— Клептоман, извращенец и шизофреник, — перечислил я. — Назвать можно как угодно. Скажем так: начало шизофрении. Действия антисоциального характера можно считать симптомами, предшествующими болезни: побеги, кражи…
Тут я решил не заходить дальше в клиническом описании болезни.
— И правда интересный случай, мсье Азар.
Я метнул на Катрин тревожный взгляд. Если уж она обращается ко мне «мсье Азар», это редко бывает добрым знаком.
— А отдаете ли вы себе отчет хоть на мгновение, — заговорила она голосом, который всё явственнее начинал дрожать, — что речь идет о ребёнке, ребёнке, любимом родителями и до сегодняшнего дня вполне достойном любви? Ведь вы волнуетесь, не правда ли, при мысли, что он, может быть, близок к тому, чтобы сойти с ума? Не правда ли, это волнует
вас?
— Что такое? Э… ну да. Весьма жаль, — пробормотал я. — Надо будет предупредить доктора Филиппа.
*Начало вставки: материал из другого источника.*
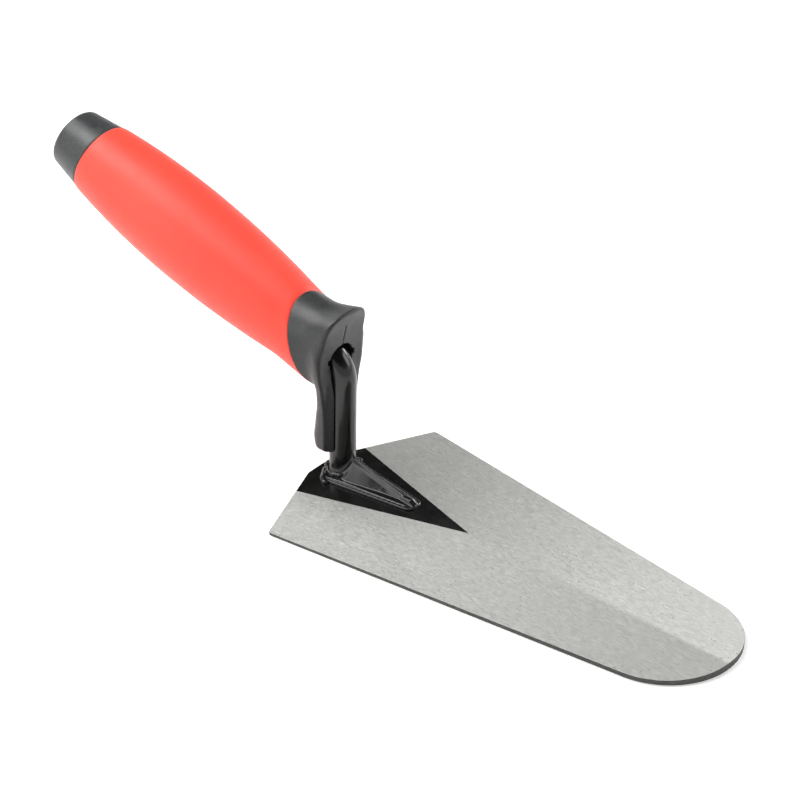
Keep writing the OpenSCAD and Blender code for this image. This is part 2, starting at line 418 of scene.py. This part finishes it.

— И ещё посоветовать ему как можно скорее сдать сына в психушку. Берёте это на себя?
Я пожал плечами. Катрин готова была оставить мне всё самое тяжкое.
— Тринадцать, — снова сказала она, — ему всего тринадцать. В таком возрасте ведь не бывает безнадёжных?
Тринадцать лет — и я каждую ночь жду, что вернется тот самый сон — сон, превративший меня в виновного.
— А вы, как всегда, не отвечаете!
А если б тогда кто-нибудь взглянул попристальнее на тринадцатилетнего Нильса Азара, бледного как мертвец и шагающего по улицам с отсутствующим видом, — разве не поставил бы он мрачный диагноз: ранняя деменция? Если бы кто-нибудь увидел, как я соскребаю штукатурку с потолка, — разве не решил бы он сразу, что мне место в психушке? А увидел бы кто меня стоявшим у изголовья собственного дедушки с занёсенными острыми ножницами… Я покачал головой, чтобы отогнать это навязчивое видение как ставшее мне чужим.
Ненависть окружающих наполняла мои вены, точно я лежал под капельницей. Я был виновен и знал это. Но в чем?